Stewards were particularly invested in whether postwar society would heed Kinsey’s advice. While my research on the 1930s analyzed circumstantial evidence about “gay” stewards, my work on the postwar era confirms that a decidedly large number of stewards were openly gay. Especially helpful in this regard have been interviews with former flight attendants from the 1940s and 1950s, who estimate that anywhere from 20 percent to more than 50 percent of stewards in the first postwar decade were gay.5 Moreover, because notions of homosexuality at the time were so easily confused with effeminacy in men, even the stewards who were straight had to worry about how they were perceived. As we have seen, stewards received raises and promotions just like many other men after the war, but they still were on the wrong side of the airplane’s demarcated gender line. The profession may have been only a fifth or a half gay, but it was fully queer, simply on the basis of the fact that these men were performing women’s work and could therefore easily be read as gender benders and homosexuals.

Unfortunately for stewards and millions of gays and lesbians, the country as a whole chose not to heed Kinsey’s words. Instead, following equally esteemed voices of authority, society redoubled its efforts to identify homosexuals and remove them from the workplace and other public realms. Sodomy laws remained in place, continuing to be both a legal menace for those engaging in same-sex sexual activities and a source of potential blackmail. The scientific community also remained largely convinced that homosexuality was a mental illness, despite a minority of voices like Kinsey’s urging a reevaluation of the sickness paradigm. Furthermore, as Americans returned in record numbers to churches and synagogues after the war, the voices of religious authorities castigating homosexuality as a sin carried even greater weight than previously.6

Politicians, police, judges, juries, and journalists followed these experts in sounding the alarm against the suspected intrusion of homosexuality into the American mainstream. The primary reaction of legal authorities was to create a more extensive framework of laws and policing tactics designed to eradicate homosexuality, especially cracking down against gay nightlife venues. Various cities in the 1950s passed ordinances forbidding the sale of alcohol to homosexuals, outlawing same-sex dancing, and prohibiting cross-dressing.7 As we shall see, the city of Miami led a particularly zealous campaign against public gay life in August 1954, a consequence of the murder of Eastern Air Lines steward William Simpson in a salacious gay sex tryst.

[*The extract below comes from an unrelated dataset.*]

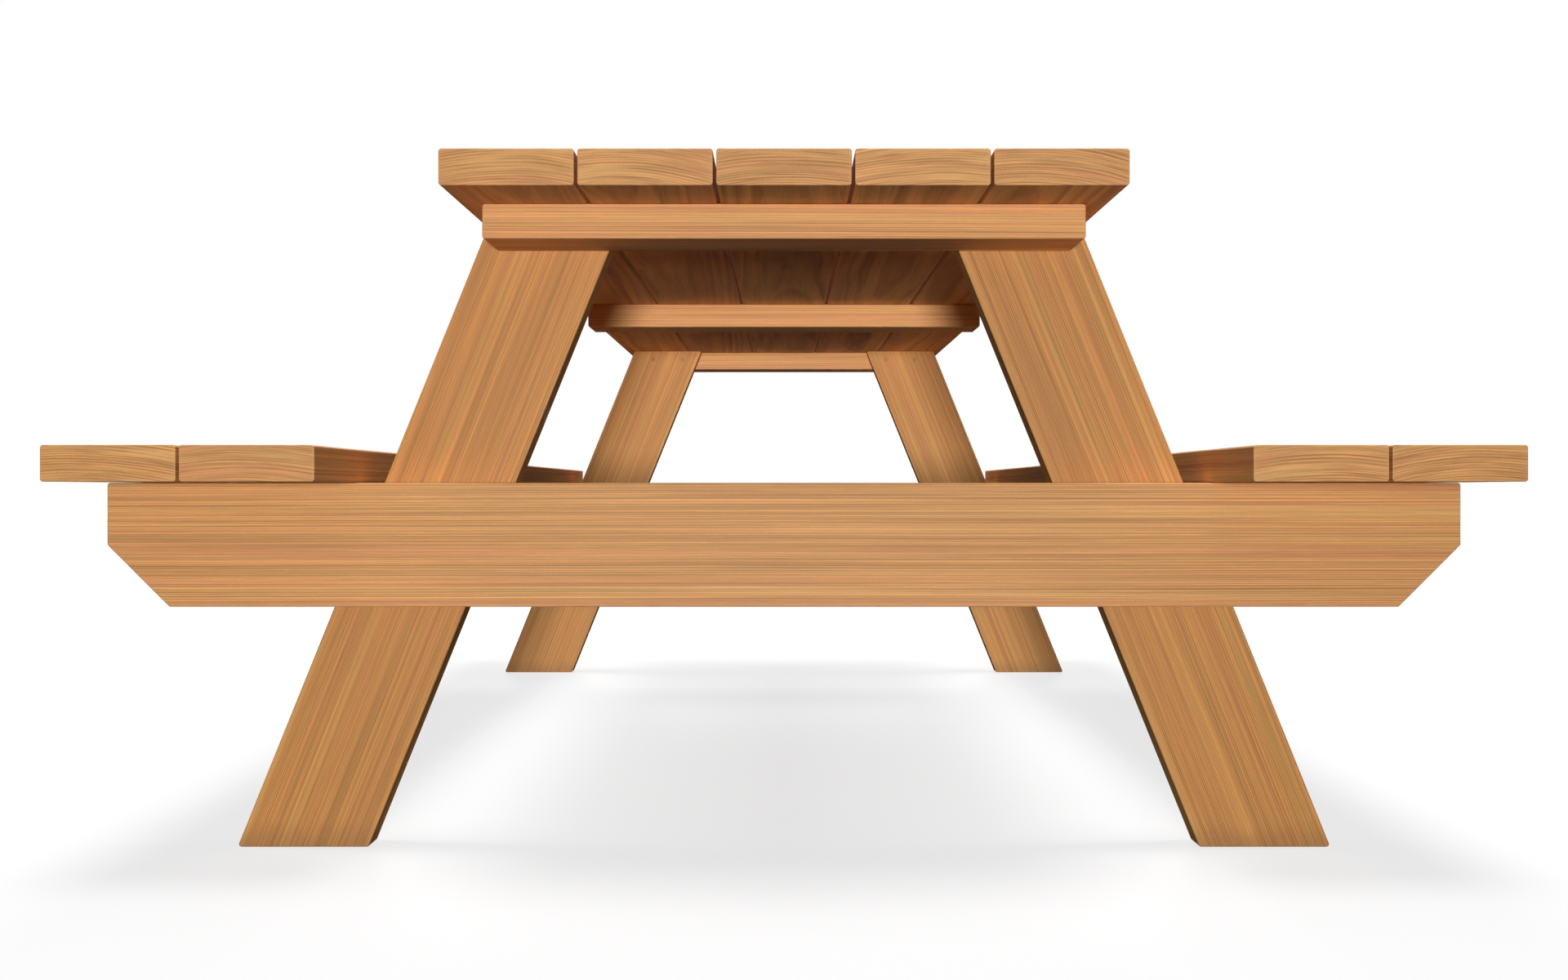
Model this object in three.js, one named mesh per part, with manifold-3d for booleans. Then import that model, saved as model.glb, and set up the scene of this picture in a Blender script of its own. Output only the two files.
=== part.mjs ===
// A timber picnic table with two attached bench seats.
//
// Frame: millimetres, +Z up, Y along the table, X across it from seat to seat.
// The origin is on the ground, at the middle of the table.
//
// Two A-shaped end frames carry everything. Each has a pair of leaning legs, a
// seat rail screwed flat across the outside of the legs, and a cleat laid flat
// under the table top against the outside of the legs. Five planks run along
// the top, and two along each seat. A third cleat ties the planks at mid-length.
import * as THREE from "three";
import { mergeVertices } from "three/addons/utils/BufferGeometryUtils.js";
import Module from "manifold-3d";

const INCH = 25.4;

// ---- Timber ----------------------------------------------------------------
const TABLE_LENGTH = 84 * INCH;
const TABLE_HEIGHT = 30 * INCH;
const SEAT_HEIGHT = 18 * INCH;
const TIMBER_THICKNESS = 1.5 * INCH;
const PLANK_WIDTH = 5.5 * INCH;
const PLANK_GAP = INCH / 8;
const TOP_PLANK_COUNT = 5;
const SEAT_PLANKS = ["inner", "outer"]; // from the legs outwards
const LEG_WIDTH = 5.5 * INCH;
const RAIL_WIDTH = 5.5 * INCH;
const CLEAT_WIDTH = 3.5 * INCH;

// ---- Layout ----------------------------------------------------------------
const LEG_LEAN = THREE.MathUtils.degToRad(22);
const CLEAT_SETBACK = 4 * INCH; // plank end to the cleat's outer edge
const CLEAT_INSET = 1 * INCH; // outer plank's edge to the cleat's end
const LEG_TOP_OVERHANG = 0.25 * INCH; // cleat's end to the leg's top corner
const SEAT_TO_LEG = 22.9; // leg's outer edge to the seat, at the rail's top
const RAIL_INSET = INCH / 8; // seat's outer edge to the rail's end
const RAIL_CLIP = 2.75 * INCH; // leg of the 45 degree cut under each rail end

// ---- Edges and fits --------------------------------------------------------
const PLANK_EDGE_RADIUS = INCH / 8;
const CORNER_RADIUS = INCH / 8; // corners of the frame timbers' outlines
const FRAME_EASE = INCH / 16; // chamfer along the frame timbers' edges
const END_EASE = 1; // chamfer round each plank's ends
const FIT_GAP = 0.3; // clearance between any two neighbouring pieces

// ---- Fasteners -------------------------------------------------------------
const SCREW = { shank: 2.4, head: 4.7, rim: 0.6, cone: 3.6, tip: 7, square: 2.9, socketDepth: 2 };
const SEAT_SCREW_LENGTH = 3 * INCH;
const LEG_SCREW_LENGTH = 3 * INCH;
const TIP_COVER = 0.5 * INCH; // timber beyond the tip of a screw through two timbers
const SCREW_SINK = 0.5; // head below the timber's face
const SCREW_EDGE = 1.5 * INCH; // screw to the plank's edge
const LEG_SCREW_EDGE = 1.4 * INCH; // screw to the leg's edge and the cleat's end
const LAG = { shank: 4.7, tip: 9, acrossFlats: 14.3, headHeight: 6.4 };
const LAG_RISE = 1.25 * INCH; // lag screws above and below the rail's middle
const LAG_STAGGER = 1 * INCH; // lag screws either side of the leg's middle
const WASHER = { outer: 12.5, thickness: 1.8 };

// ---- Facets and cuts -------------------------------------------------------
const ARC_STEPS = 2;
const SCREW_SIDES = 8;
const WASHER_SIDES = 12;
const OVERRUN = 1; // how far a cutter or a joined piece runs past a face
const MERGE_DISTANCE = 1e-4;

// ---- Derived places --------------------------------------------------------
const PLANK_PITCH = PLANK_WIDTH + PLANK_GAP;
const topHalfWidth = (TOP_PLANK_COUNT * PLANK_PITCH - PLANK_GAP) / 2;
const seatWidth = SEAT_PLANKS.length * PLANK_PITCH - PLANK_GAP;
const topUnderside = TABLE_HEIGHT - TIMBER_THICKNESS;
const seatUnderside = SEAT_HEIGHT - TIMBER_THICKNESS;
const cleatCentre = topUnderside - FIT_GAP - TIMBER_THICKNESS / 2;
const railTop = seatUnderside - FIT_GAP;
const railMiddle = railTop - RAIL_WIDTH / 2;
const cleatHalfLength = topHalfWidth - CLEAT_INSET;
const legTop = topUnderside - FIT_GAP;
const legTopReach = cleatHalfLength + LEG_TOP_OVERHANG;
const legSlice = LEG_WIDTH / Math.cos(LEG_LEAN); // the leg's width measured level
const seatInner = legReach(railTop) + SEAT_TO_LEG;
const railHalfLength = seatInner + seatWidth - RAIL_INSET;

// Distances along Y from the table's middle to an end frame's faces.
const cleatOuterFace = TABLE_LENGTH / 2 - CLEAT_SETBACK;
const cleatInnerFace = cleatOuterFace - CLEAT_WIDTH;
const legOuterFace = cleatInnerFace - FIT_GAP;
const legInnerFace = legOuterFace - TIMBER_THICKNESS;
const railInnerFace = legOuterFace + FIT_GAP;
const cleatMiddle = cleatInnerFace + CLEAT_WIDTH / 2;
const railCentre = railInnerFace + TIMBER_THICKNESS / 2;

// Screws that pass through one timber and end inside the next.
const topScrewLength = 2 * TIMBER_THICKNESS - TIP_COVER;
const lagLength = 2 * TIMBER_THICKNESS - TIP_COVER;
const lagReach = lagLength - WASHER.thickness - TIMBER_THICKNESS - 3 * FIT_GAP; // into the rail

/** Distance from the table's middle to a leg's outer edge at height z. */
function legReach(z) {
  return legTopReach + (legTop - z) * Math.tan(LEG_LEAN);
}

const wasm = await Module();
wasm.setup();

const WOOD = { roughness: 0.62, metalness: 0 };
const lightWood = new THREE.MeshStandardMaterial({ color: 0xcb9662, ...WOOD });
const legWood = new THREE.MeshStandardMaterial({ color: 0xb8824e, ...WOOD });
const zinc = new THREE.MeshStandardMaterial({ color: 0xa9aaa4, roughness: 0.42, metalness: 0.85 });
const coated = new THREE.MeshStandardMaterial({ color: 0x8f8672, roughness: 0.5, metalness: 0.7 });

/** A closed three.js geometry as a manifold-3d solid. */
function solidOf(geometry) {
  const bare = geometry.clone();
  bare.deleteAttribute("normal");
  bare.deleteAttribute("uv");
  const merged = mergeVertices(bare, MERGE_DISTANCE);
  return new wasm.Manifold(
    new wasm.Mesh({
      numProp: 3,
      vertProperties: merged.attributes.position.array,
      triVerts: new Uint32Array(merged.index.array),
    }),
  );
}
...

Simpson’s death in Miami also ties into a larger effort begun by the federal government to eliminate homosexuals from employment. This crusade first began with the military (the government’s largest employer) just before World War II. As of October 1940, all enlistees were screened to weed out homosexuals, while those already in the military faced expulsion if they were found out.8 In the 1950s, however, such discrimination expanded rapidly into new realms. President Eisenhower’s Executive Order of April 1953—signed within his first hundred days—outlawed the employment of homosexuals in any federal government office. At the height of the cold war, fears ran rampant that the government could be infiltrated by foreign agents or homegrown communists. Homosexuals, because of their perceived mental illness and susceptibility to blackmail, were considered too great of a risk to hire, even in government fields unrelated to national security.9 The Eisenhower executive order set a precedent for the entire military-industrial complex, as defense firms and other private sector employers whose workers required a security clearance also fired and refused to hire homosexuals. Thus the federal government under Eisenhower, fueled by cold war–era paranoia against all forms of deviance, spearheaded what would become a far broader campaign to eradicate homosexuals from gainful employment.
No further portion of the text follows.